The really important question we haven't really looked into yet (asked and answered), is, "studying real cameras to understand how they work is great, but how is the camera model being actually used in the end to produce images?". We will show in this chapter, that the answer to this question depends on whether we use the rasterisation or ray-tracing rendering technique.

In this chapter, we won't get into developing a virtual camera model just yet. We are first going to review the points listed above one by one to give a complete "picture" of the way cameras work in CG. The model itself will be introduced and implemented in a program in the next (and final) chapter of this lesson.

How Do We Represent Cameras in the CG World?

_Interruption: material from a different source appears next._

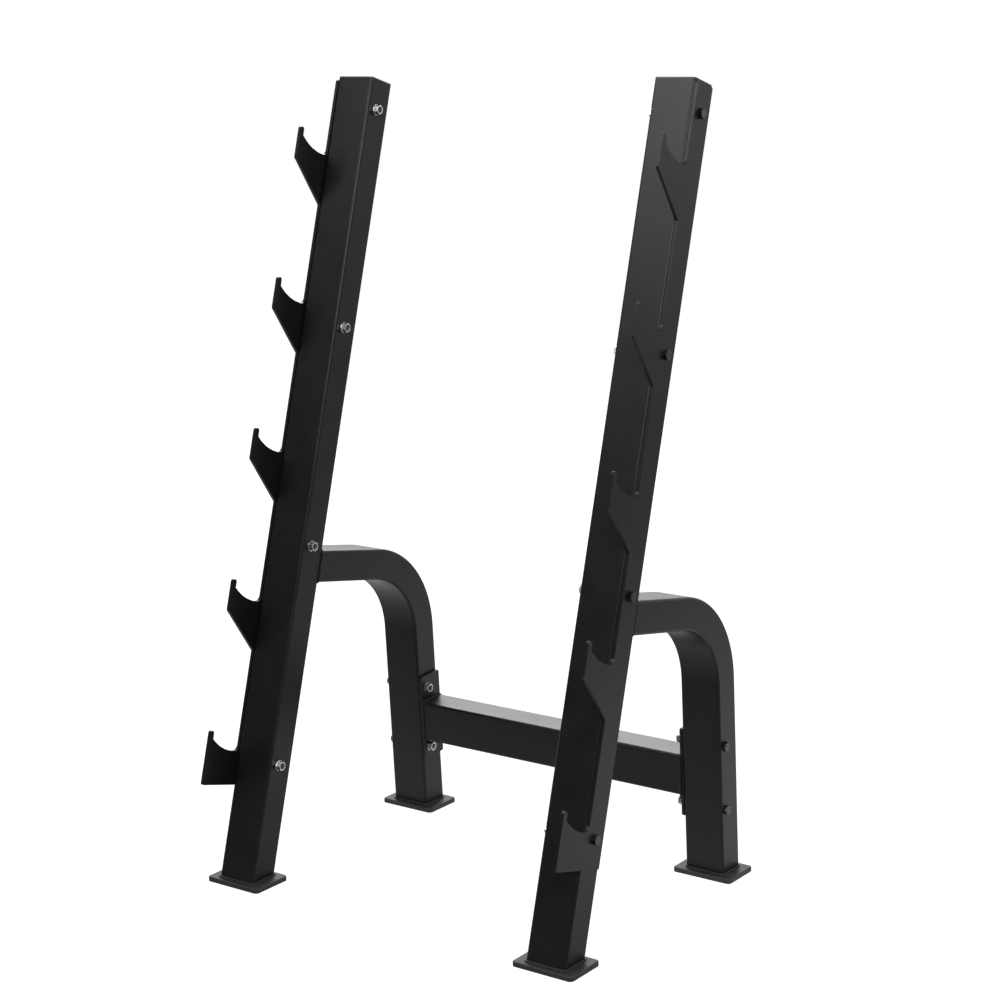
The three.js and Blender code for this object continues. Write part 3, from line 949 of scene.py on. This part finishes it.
def thread_rod(name, start, turns):
    """A threaded stretch along X: a tooth that is screwed round the axis, with both ends filled."""
    pen = Pen(name, (start, THREAD_CREST - THREAD_DEPTH, 0), (0, 0, 1))
    pen.line((start + THREAD_PITCH * CREST_START, THREAD_CREST, 0))
    pen.line((start + THREAD_PITCH * CREST_END, THREAD_CREST, 0))
    pen.line((start + THREAD_PITCH, THREAD_CREST - THREAD_DEPTH, 0))
    done()
    apply_modifier(pen.piece, "SCREW", axis="X", angle=math.tau, screw_offset=THREAD_PITCH,
                   iterations=turns, steps=THREAD_STEPS, render_steps=THREAD_STEPS,
                   use_merge_vertices=True, merge_threshold=SAME_PLACE)
    edit(pen.piece)
    bpy.ops.mesh.remove_doubles(threshold=SAME_PLACE)
    bpy.ops.mesh.select_all(action="DESELECT")
    bpy.ops.mesh.select_non_manifold()
    bpy.ops.mesh.fill_holes(sides=0)
    done()
    recalculate(pen.piece)
    return pen.piece


def make_bolt():
    piece = hexagon("bolt_master", 0, HEAD_HEIGHT, False, True)
    thread_length = THREAD_PITCH * THREAD_TURNS
    shank_end = -BOLT_LENGTH + thread_length
    combine(piece, rod("shank", BOLT_RADIUS, shank_end - THREAD_PITCH, HEAD_HEIGHT / 2), "UNION")
    thread = thread_rod("thread", -BOLT_LENGTH, THREAD_TURNS)
    end_cone = rod("end_turning", BOLT_RADIUS - THREAD_DEPTH, -BOLT_LENGTH, shank_end,
                   end_radius=BOLT_RADIUS + thread_length)
    combine(thread, end_cone, "INTERSECT")
    combine(piece, thread, "UNION")
    recalculate(piece)
    return piece


def make_nut():
    piece = hexagon("nut_master", -NUT_HEIGHT, 0, True, False)
    combine(piece, rod("bore", BOLT_RADIUS + SEAT, -2 * NUT_HEIGHT, NUT_HEIGHT), "DIFFERENCE")
    chamfer = BOLT_RADIUS + SEAT + THREAD_DEPTH
    cone = rod("mouth", chamfer + THREAD_DEPTH, -NUT_HEIGHT - THREAD_DEPTH, -NUT_HEIGHT + THREAD_DEPTH,
               end_radius=BOLT_RADIUS + SEAT - THREAD_DEPTH / 2)
    combine(piece, cone, "DIFFERENCE")
    return piece


def make_washer():
    piece = rod("washer_master", WASHER_RADIUS, -WASHER_THICKNESS, 0, FINE_ROUND_SIDES)
    bore = rod("bore", BOLT_RADIUS + SEAT, -2 * WASHER_THICKNESS, WASHER_THICKNESS, FINE_ROUND_SIDES)
    combine(piece, bore, "DIFFERENCE")
    soften(piece, WASHER_EDGE, WASHER_EDGE_SEGMENTS)
    return piece


MASTERS = {"bolt": make_bolt(), "nut": make_nut(), "washer": make_washer()}
for master in MASTERS.values():
    print(master.name, len(master.data.vertices), "vertices")

# %% [markdown]
# A set is put in like this: the bolt's head bears on the outer face of what is clamped, and the washer
# and nut sit on the inner face. Heads stop at different angles when they are tightened, so each head of a
# side has its own turn, and its nut and washer are turned by more than the head.

# %% Put the fasteners in
HEAD_TURNS = (4, 31, 17, 52, 43, 9)
NUT_TURN_FACTOR = 1.7


def put_fastener(label, side, head_x, nut_x, y, z, foot_y, tilt, turn):
    """Puts a bolt, washer and nut through a tube that leans back by the tilt about its foot."""
    frame_turn = Matrix.Translation((SIDES[side] * FRAME_X, foot_y, 0)) @ Matrix.Rotation(-tilt, 4, "X")
    outwards = Matrix.Scale(SIDES[side], 4, (1, 0, 0))
    places = {
        "bolt": (head_x + SEAT, "black_bolt_steel"),
        "washer": (nut_x - SEAT, "zinc_plated_steel"),
        "nut": (nut_x - WASHER_THICKNESS - 2 * SEAT, "zinc_plated_steel"),
    }
    for kind, (x, finish) in places.items():
        piece = copy_of(MASTERS[kind], f"{label}_{kind}_turned")
        degrees = turn if kind == "bolt" else NUT_TURN_FACTOR * turn
        spin = Matrix.Rotation(math.radians(degrees), 4, "X")
        piece.data.transform(frame_turn @ Matrix.Translation((0, y, z)) @ outwards @
                             Matrix.Translation((x, 0, 0)) @ spin)
        if side == "left":
            recalculate(piece)
        smooth(piece)
        hand_over(piece, f"{label}_{kind}", finish)


for side in SIDES:
    for i, height in enumerate(HOOK_BOLT_HEIGHTS):
        put_fastener(f"hook_{side}_{i + 1}", side, TUBE_WIDTH / 2 + SEAT + PLATE_THICKNESS, -TUBE_WIDTH / 2,
                     HOOK_BOLT_Y, height, UPRIGHT_Y, LEAN, HEAD_TURNS[i])
    for i, height in enumerate(BRACKET_BOLT_HEIGHTS):
        put_fastener(f"bracket_{side}_{i + 1}", side, TUBE_WIDTH / 2, -BRACKET_OUTER_X,
                     BRACKET_BOLT_Y, height, LEG_Y, -SPLAY, HEAD_TURNS[HOOK_BOLT_COUNT + i])
for master in MASTERS.values():
    bpy.data.objects.remove(master, do_unlink=True)

# %% [markdown]
# ## Weld beads
#
# The legs are welded to the uprights and the crossmember to its brackets. A bead is a row of overlapping
# puddles, so a closed curve round the joint is given a round section whose radius swells and shrinks from
# point to point. It is coated with the rest of the frame, and half of it is sunk in the joint.

# %% Make the weld beads
BEAD_RADIUS = 2.6 * MM
BEAD_STEP = 2.2 * MM
BEAD_RIPPLE = 0.16
BEAD_RESOLUTION = 3
BEAD_SMOOTH_DEGREES = 70
STRAIGHT_STRETCH = 10 * MM


def make_bead(name, width, depth, matrix):
    """A bead round a joint of this width and depth, put in its place by the matrix."""
    piece = section_outline(name, width, depth)
    done()
    average_side = (width + depth) / 2
    cuts = max(1, round(average_side / BEAD_STEP) - 1)
    pick(piece, "EDGE", lambda p: (p[0] - p[1]).length > STRAIGHT_STRETCH)
    bpy.ops.mesh.subdivide(number_cuts=cuts)
    done()
    piece.data.transform(matrix)
    only(piece)
    bpy.ops.object.convert(target="CURVE")
    piece = bpy.context.object
    for spline in piece.data.splines:
        for i, point in enumerate(spline.points):
            point.radius = 1 + BEAD_RIPPLE * (-1) ** i
    piece.data.bevel_depth = BEAD_RADIUS
    piece.data.bevel_resolution = BEAD_RESOLUTION
    bpy.ops.object.convert(target="MESH")
    piece = bpy.context.object
    recalculate(piece)
    smooth(piece, BEAD_SMOOTH_DEGREES)
    hand_over(piece, None, "black_powder_coat")


for side, sign in SIDES.items():
    on_upright = (Matrix.Translation((sign * FRAME_X, 0, 0)) @ Matrix.Translation(run_start) @
                  Matrix.Rotation(-(RIGHT_ANGLE + LEAN), 4, "X"))
    make_bead(f"weld_leg_{side}", TUBE_WIDTH, TUBE_DEPTH / math.cos(LEAN - RUN_FALL), on_upright)
    on_bracket = (Matrix.Translation((sign * CROSS_END, LEG_Y, 0)) @ Matrix.Rotation(SPLAY, 4, "X") @
                  Matrix.Translation((0, 0, CROSS_HEIGHT)) @ Matrix.Rotation(RIGHT_ANGLE, 4, "Y"))
    make_bead(f"weld_crossmember_{side}", TUBE_WIDTH, TUBE_DEPTH, on_bracket)

# %% [markdown]
# ## Studio
#
# The photograph is a plain product shot on white. A large sheet of white paper stands in for the studio:
# a floor that looks white to the camera but still takes the rack's soft shadow. The coat would look pale
# if it mirrored white on every side. So what a gloss finds is white behind the rack, and fades to a dark
# room in front of it and far to its right.

# %% Floor and background
DARK_ROOM = 0.1
FLOOR_SIZE = 30
WHITE_NEAR_RACK = 0.9
NEAR_RACK = 1.2
FAR_FROM_RACK = 4.5
PAPER_DARK_Y = -0.8
PAPER_WHITE_Y = 0.6
PAPER_DARK_X = 2.0
PAPER_WHITE_X = 0.6
BACKDROP_DARK_Y = -0.3
BACKDROP_WHITE_Y = 0.5
AMBIENT_LIGHT = 0.08


def background_rays(tree):
    """One for the rays that find the white background: from the camera, off a gloss or through glass."""
    path = add_node(tree, "ShaderNodeLightPath")
    found = path.outputs["Is Camera Ray"]
    for kind in ("Is Glossy Ray", "Is Transmission Ray"):
        found = add_node(tree, "ShaderNodeMath", {"operation": "MAXIMUM"},
                         links={0: found, 1: path.outputs[kind]}).outputs[0]
    return found


def fade(tree, value, dark, white):
    """How much white a gloss finds as a coordinate runs from where it is dark to where it is white."""
    return add_node(tree, "ShaderNodeMapRange", {"interpolation_type": "SMOOTHSTEP"},
                    {"From Min": dark, "From Max": white, "To Min": DARK_ROOM, "To Max": 1.0},
                    {"Value": value}).outputs["Result"]


def whole_for_camera(tree, share):
    """The share for a gloss, but all of the white for the camera itself."""
    camera_ray = add_node(tree, "ShaderNodeLightPath").outputs["Is Camera Ray"]
    whole = add_node(tree, "ShaderNodeMath", {"operation": "MAXIMUM"}, links={0: share, 1: camera_ray})
    return whole.outputs[0]


def times(tree, first, second):
    """The product of two outputs."""
    product = add_node(tree, "ShaderNodeMath", {"operation": "MULTIPLY"}, links={0: first, 1: second})
    return product.outputs[0]


def white_paper():
    """Paper that glows for background rays, less so for a gloss, and is plain grey for other light."""
    material = bpy.data.materials.new("white_paper")
    material.use_nodes = True
    tree = material.node_tree
    tree.nodes.clear()
    output = add_node(tree, "ShaderNodeOutputMaterial")
    diffuse = add_node(tree, "ShaderNodeBsdfDiffuse", inputs={"Color": linear("#9a9a9a")})
    lit = add_node(tree, "ShaderNodeBsdfDiffuse", inputs={"Color": linear("#8c8c8c")})
    on_floor = add_node(tree, "ShaderNodeTexCoord").outputs["Object"]
    distance = add_node(tree, "ShaderNodeVectorMath", {"operation": "LENGTH"}, links={0: on_floor})
    whiteness = add_node(tree, "ShaderNodeMapRange", {"interpolation_type": "SMOOTHSTEP"},
                         {"From Min": NEAR_RACK, "From Max": FAR_FROM_RACK,
                          "To Min": WHITE_NEAR_RACK, "To Max": 1.0},
                         {"Value": distance.outputs["Value"]})
    sides = add_node(tree, "ShaderNodeSeparateXYZ", links={0: on_floor})
    paper = times(tree, fade(tree, sides.outputs["Y"], PAPER_DARK_Y, PAPER_WHITE_Y),
                  fade(tree, sides.outputs["X"], PAPER_DARK_X, PAPER_WHITE_X))
    strength = times(tree, whiteness.outputs["Result"], whole_for_camera(tree, paper))
    glow = add_node(tree, "ShaderNodeEmission", links={"Strength": strength})
    both = add_node(tree, "ShaderNodeAddShader", links={0: lit.outputs[0], 1: glow.outputs[0]})
    mix = add_node(tree, "ShaderNodeMixShader",
                   links={0: background_rays(tree), 1: diffuse.outputs[0], 2: both.outputs[0]})
    tree.links.new(mix.outputs[0], output.inputs["Surface"])
    return material


bpy.ops.object.select_all(action="DESELECT")
bpy.ops.mesh.primitive_plane_add(size=FLOOR_SIZE, location=(0, 0, 0))
floor = bpy.context.object
floor.name = "floor"
floor.data.materials.append(white_paper())

world = bpy.data.worlds.new("studio")
bpy.context.scene.world = world
world.use_nodes = True
tree = world.node_tree
tree.nodes.clear()
ambient = add_node(tree, "ShaderNodeBackground",
                   inputs={"Color": linear("#f2f4f7"), "Strength": AMBIENT_LIGHT})
view_direction = add_node(tree, "ShaderNodeTexCoord").outputs["Generated"]
direction = add_node(tree, "ShaderNodeSeparateXYZ", links={0: view_direction})
backdrop = whole_for_camera(tree, fade(tree, direction.outputs["Y"], BACKDROP_DARK_Y, BACKDROP_WHITE_Y))
white = add_node(tree, "ShaderNodeBackground", inputs={"Color": (1, 1, 1, 1)}, links={"Strength": backdrop})
mix = add_node(tree, "ShaderNodeMixShader",
               links={0: background_rays(tree), 1: ambient.outputs[0], 2: white.outputs[0]})
add_node(tree, "ShaderNodeOutputWorld", links={"Surface": mix.outputs[0]})
print("studio ready")

# %% [markdown]
# ### Lamps
#
# Five softboxes light the rack: a wide one overhead, one in front on the left, a weak one behind on the
# right, a strong one behind on the left and a long narrow one by the camera. They are large, because a
# satin coat shows a lamp as a sheen, and a large lamp makes it soft.

# %% Set the lamps
RACK_MIDDLE = (0, 0, 0.7)


def softbox(name, place_at, aim_at, width, height, power):
    """A rectangular lamp, in metres and watts, that points from its place at its aim."""
    lamp = bpy.data.lights.new(name, "AREA")
    lamp.shape = "RECTANGLE"
    lamp.size = width
    lamp.size_y = height
    lamp.energy = power
    holder = bpy.data.objects.new(name, lamp)
    holder.location = place_at
    holder.rotation_euler = (Vector(aim_at) - Vector(place_at)).to_track_quat("-Z", "Y").to_euler()
    bpy.context.scene.collection.objects.link(holder)
    print("softbox", name, power, "W")


softbox("overhead", (0.3, -0.4, 3.6), RACK_MIDDLE, width=3.2, height=3.2, power=35)
softbox("front_left", (-1.2, -2.5, 3.4), (0.2, 0, 1.1), width=1.6, height=1.6, power=90)
softbox("rear_right", (2.9, 3.9, 1.3), RACK_MIDDLE, width=2.4, height=2.4, power=8)
softbox("rear_left", (-2.6, 3.6, 3.0), (0, 0, 0.4), width=3.0, height=1.8, power=150)
softbox("by_the_camera", (2.2, -2.2, 2.5), (-0.3, 0.1, 1.2), width=3.0, height=0.6, power=100)

bpy.context.scene.view_settings.view_transform = "Standard"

Figure 1: for our virtual camera, we can move the image plane in front of the aperture. That way, the projected image of the scene on the image plane is not inverted.

Photographs produced by real world pinhole cameras are upside down. This is happening because, as explained in the first chapter, the film plane is located behind the center of projection, however this can be avoided if the projection plane lies on the same side as the scene as shown in figure 1. In the real world, the image plane can't obviously be located in front of the aperture, but in the virtual world of computers, constructing our camera that way is not a problem at all. Conceptually, by construction, this lead to seeing the hole of the camera (which is also the centre of projection) as the actual position of the eye, and the image plane, the image that the eye is looking at.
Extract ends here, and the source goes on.